## Task description
In the listing below, find the line with "bore_edge_r = 1.2; // [0.3:0.05:1.4]", then repeat exactly every line from the top through that one.

· · ·

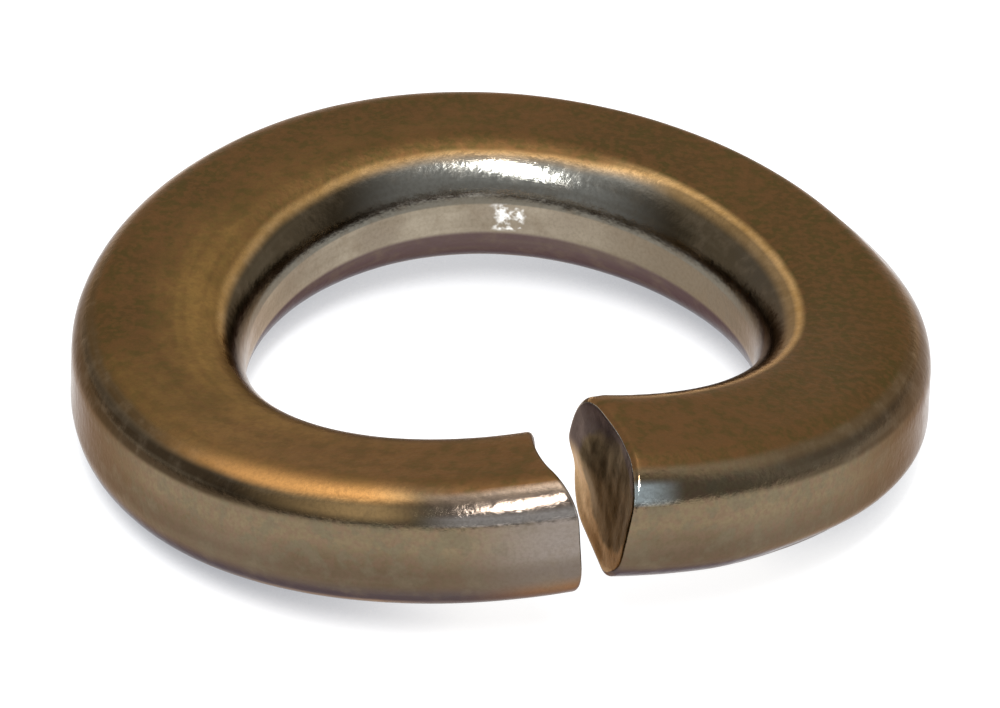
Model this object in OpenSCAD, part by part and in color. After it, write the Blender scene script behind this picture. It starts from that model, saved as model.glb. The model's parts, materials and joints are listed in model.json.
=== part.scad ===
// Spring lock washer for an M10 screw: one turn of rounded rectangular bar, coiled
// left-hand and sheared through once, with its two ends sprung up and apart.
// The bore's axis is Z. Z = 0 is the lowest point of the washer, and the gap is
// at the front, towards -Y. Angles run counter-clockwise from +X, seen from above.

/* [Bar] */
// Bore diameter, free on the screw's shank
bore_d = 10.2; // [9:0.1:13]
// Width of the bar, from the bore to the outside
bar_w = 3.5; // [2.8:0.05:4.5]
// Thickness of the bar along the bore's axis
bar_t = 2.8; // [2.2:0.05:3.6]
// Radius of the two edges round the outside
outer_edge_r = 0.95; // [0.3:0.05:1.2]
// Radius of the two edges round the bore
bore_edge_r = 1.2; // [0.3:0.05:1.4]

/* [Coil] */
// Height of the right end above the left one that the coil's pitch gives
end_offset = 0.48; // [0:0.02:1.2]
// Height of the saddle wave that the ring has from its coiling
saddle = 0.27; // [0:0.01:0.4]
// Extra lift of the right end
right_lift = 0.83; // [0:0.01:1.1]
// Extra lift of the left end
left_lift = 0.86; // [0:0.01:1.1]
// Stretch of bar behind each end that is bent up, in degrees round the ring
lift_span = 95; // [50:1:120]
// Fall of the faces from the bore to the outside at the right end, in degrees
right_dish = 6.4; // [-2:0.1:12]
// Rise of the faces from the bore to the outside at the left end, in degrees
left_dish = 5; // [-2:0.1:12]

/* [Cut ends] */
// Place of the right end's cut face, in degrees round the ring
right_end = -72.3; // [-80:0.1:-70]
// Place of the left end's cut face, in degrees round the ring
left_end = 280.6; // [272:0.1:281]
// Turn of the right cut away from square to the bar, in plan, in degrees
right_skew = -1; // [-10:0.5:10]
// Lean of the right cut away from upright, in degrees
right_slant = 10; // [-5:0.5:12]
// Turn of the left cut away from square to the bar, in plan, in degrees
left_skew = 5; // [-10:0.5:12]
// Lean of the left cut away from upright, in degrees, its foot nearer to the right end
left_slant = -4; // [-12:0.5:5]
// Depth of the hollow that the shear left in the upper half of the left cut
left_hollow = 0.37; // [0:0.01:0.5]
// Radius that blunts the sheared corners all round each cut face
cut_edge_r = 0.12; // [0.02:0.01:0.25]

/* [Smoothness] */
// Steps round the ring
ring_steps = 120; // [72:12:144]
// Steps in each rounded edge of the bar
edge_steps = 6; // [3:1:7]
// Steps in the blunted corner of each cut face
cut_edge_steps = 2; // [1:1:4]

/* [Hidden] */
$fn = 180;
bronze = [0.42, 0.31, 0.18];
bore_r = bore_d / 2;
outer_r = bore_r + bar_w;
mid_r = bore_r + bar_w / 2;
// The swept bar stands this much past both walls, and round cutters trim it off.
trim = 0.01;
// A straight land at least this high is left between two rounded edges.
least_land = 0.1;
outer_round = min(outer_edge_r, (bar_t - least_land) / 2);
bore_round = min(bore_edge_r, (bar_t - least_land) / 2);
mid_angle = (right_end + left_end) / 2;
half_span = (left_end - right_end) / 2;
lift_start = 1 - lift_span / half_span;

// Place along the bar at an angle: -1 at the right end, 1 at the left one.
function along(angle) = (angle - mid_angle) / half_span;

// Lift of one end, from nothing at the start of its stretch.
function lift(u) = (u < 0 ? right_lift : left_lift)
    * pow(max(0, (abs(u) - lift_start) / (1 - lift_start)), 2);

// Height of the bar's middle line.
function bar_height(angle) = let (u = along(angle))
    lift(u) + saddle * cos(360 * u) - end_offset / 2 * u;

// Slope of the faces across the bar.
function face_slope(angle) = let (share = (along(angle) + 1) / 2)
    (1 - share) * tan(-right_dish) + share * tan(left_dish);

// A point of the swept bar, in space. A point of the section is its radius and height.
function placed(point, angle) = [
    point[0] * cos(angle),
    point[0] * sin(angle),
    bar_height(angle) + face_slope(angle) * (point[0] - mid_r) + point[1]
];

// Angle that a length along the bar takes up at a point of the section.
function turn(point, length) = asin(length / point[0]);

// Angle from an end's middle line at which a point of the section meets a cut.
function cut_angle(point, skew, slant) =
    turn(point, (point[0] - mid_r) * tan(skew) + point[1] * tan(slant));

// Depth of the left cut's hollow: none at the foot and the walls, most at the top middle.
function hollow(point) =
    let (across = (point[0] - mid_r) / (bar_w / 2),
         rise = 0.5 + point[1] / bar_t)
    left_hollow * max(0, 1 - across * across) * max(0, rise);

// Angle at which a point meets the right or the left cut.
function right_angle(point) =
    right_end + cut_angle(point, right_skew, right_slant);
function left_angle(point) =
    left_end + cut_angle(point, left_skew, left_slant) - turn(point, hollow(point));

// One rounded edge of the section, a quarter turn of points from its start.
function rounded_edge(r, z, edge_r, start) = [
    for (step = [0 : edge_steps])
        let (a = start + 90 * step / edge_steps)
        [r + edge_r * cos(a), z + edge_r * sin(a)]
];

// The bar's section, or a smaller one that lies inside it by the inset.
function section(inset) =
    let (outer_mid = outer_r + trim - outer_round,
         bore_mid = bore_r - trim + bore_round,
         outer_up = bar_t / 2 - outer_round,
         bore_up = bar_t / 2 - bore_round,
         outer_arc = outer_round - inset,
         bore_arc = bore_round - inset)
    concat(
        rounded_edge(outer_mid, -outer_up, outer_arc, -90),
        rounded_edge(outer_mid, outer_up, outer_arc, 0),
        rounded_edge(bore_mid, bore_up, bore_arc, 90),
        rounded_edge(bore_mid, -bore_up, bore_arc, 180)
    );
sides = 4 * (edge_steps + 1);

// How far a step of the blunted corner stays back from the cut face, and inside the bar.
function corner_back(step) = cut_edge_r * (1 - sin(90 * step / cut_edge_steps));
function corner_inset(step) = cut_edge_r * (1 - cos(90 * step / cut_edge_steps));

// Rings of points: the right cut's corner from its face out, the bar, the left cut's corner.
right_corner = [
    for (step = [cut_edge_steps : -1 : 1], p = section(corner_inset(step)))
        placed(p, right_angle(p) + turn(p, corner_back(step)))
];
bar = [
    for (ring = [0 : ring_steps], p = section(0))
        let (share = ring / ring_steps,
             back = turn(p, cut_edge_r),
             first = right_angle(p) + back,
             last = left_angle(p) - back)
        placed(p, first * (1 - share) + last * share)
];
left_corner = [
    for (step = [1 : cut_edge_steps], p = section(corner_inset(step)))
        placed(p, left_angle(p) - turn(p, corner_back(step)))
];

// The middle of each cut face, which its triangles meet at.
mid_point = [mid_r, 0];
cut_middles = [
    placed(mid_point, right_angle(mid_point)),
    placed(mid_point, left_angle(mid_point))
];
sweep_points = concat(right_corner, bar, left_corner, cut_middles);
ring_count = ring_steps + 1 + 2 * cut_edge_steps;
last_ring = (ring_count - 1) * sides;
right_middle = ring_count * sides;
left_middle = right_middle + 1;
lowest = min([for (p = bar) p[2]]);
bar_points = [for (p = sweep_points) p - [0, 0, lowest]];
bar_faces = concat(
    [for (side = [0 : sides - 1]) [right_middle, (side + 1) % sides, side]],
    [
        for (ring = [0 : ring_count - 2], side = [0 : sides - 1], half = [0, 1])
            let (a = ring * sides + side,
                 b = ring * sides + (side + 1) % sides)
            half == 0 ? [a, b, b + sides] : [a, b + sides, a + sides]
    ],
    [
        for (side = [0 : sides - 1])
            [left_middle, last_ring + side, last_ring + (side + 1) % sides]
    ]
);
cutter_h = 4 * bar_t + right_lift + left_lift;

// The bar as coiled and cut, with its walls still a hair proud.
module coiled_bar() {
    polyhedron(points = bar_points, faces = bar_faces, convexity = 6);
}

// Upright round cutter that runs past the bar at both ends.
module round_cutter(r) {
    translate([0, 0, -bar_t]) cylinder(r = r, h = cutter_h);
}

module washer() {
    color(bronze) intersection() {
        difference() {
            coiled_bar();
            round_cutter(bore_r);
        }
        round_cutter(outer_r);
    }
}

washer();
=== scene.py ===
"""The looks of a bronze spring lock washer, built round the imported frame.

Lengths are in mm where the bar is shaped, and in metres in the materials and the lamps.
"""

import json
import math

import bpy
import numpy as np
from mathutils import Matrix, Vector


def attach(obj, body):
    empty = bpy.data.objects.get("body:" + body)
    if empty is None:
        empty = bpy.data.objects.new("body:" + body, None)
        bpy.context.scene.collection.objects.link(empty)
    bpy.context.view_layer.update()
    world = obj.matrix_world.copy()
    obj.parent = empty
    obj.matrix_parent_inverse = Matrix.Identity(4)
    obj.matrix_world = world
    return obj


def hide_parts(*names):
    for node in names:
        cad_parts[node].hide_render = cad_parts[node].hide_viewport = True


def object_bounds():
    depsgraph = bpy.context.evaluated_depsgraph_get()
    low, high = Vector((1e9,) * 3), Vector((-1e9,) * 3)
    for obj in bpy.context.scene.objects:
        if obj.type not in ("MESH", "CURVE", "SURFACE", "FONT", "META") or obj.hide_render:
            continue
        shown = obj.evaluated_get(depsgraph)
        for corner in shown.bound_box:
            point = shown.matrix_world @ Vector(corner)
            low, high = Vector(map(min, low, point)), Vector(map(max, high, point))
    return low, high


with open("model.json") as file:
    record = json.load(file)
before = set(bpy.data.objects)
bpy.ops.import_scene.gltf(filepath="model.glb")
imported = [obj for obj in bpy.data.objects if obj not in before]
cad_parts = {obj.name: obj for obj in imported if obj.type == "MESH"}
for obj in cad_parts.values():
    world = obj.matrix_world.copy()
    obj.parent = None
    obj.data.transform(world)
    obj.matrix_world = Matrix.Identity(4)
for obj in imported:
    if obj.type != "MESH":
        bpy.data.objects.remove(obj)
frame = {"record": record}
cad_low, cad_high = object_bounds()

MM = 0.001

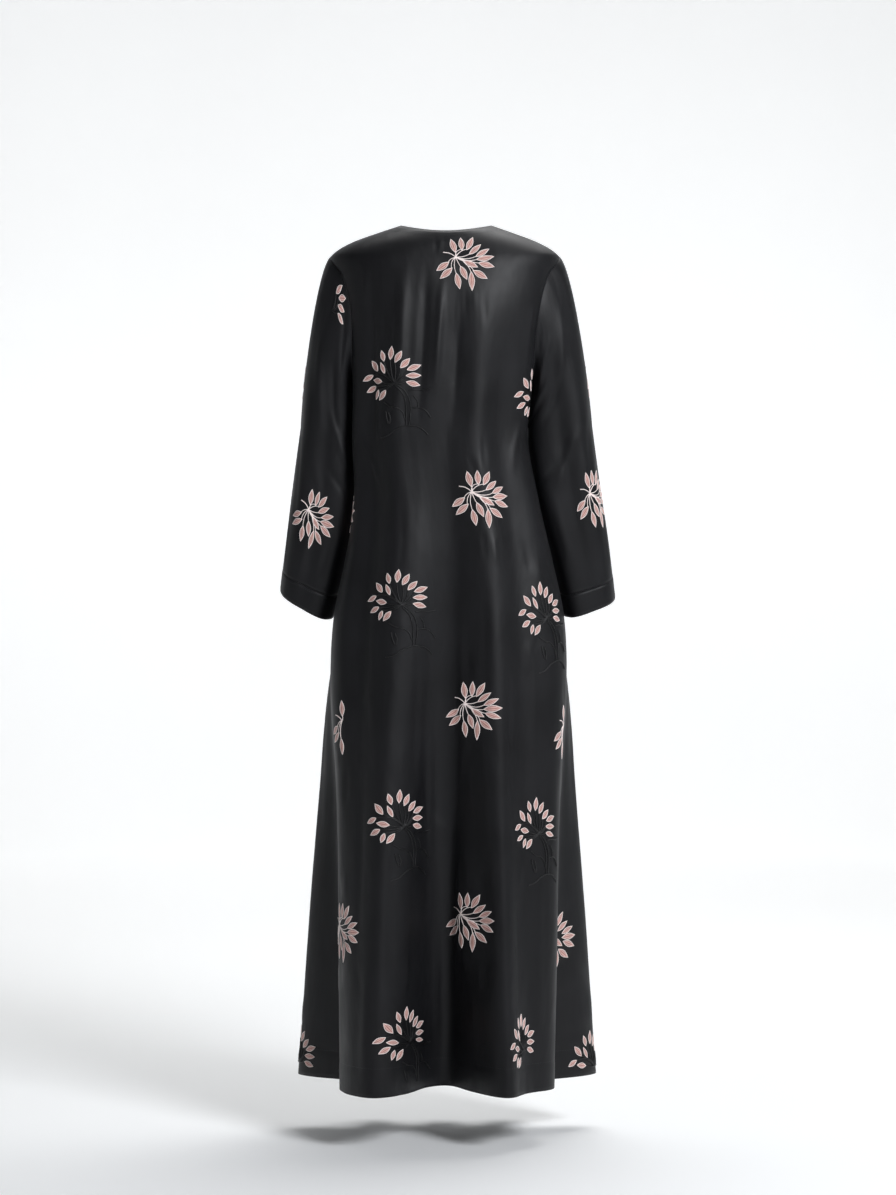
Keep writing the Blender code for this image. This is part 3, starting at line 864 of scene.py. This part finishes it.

· · ·

## Response
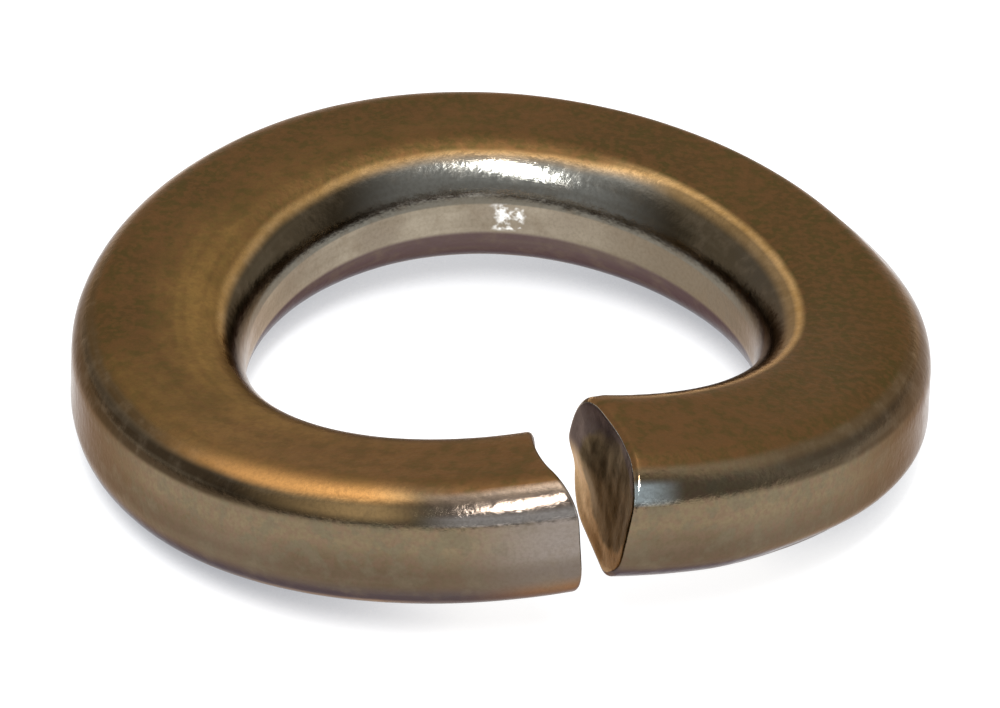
Model this object in OpenSCAD, part by part and in color. After it, write the Blender scene script behind this picture. It starts from that model, saved as model.glb. The model's parts, materials and joints are listed in model.json.
=== part.scad ===
// Spring lock washer for an M10 screw: one turn of rounded rectangular bar, coiled
// left-hand and sheared through once, with its two ends sprung up and apart.
// The bore's axis is Z. Z = 0 is the lowest point of the washer, and the gap is
// at the front, towards -Y. Angles run counter-clockwise from +X, seen from above.

/* [Bar] */
// Bore diameter, free on the screw's shank
bore_d = 10.2; // [9:0.1:13]
// Width of the bar, from the bore to the outside
bar_w = 3.5; // [2.8:0.05:4.5]
// Thickness of the bar along the bore's axis
bar_t = 2.8; // [2.2:0.05:3.6]
// Radius of the two edges round the outside
outer_edge_r = 0.95; // [0.3:0.05:1.2]
// Radius of the two edges round the bore
bore_edge_r = 1.2; // [0.3:0.05:1.4]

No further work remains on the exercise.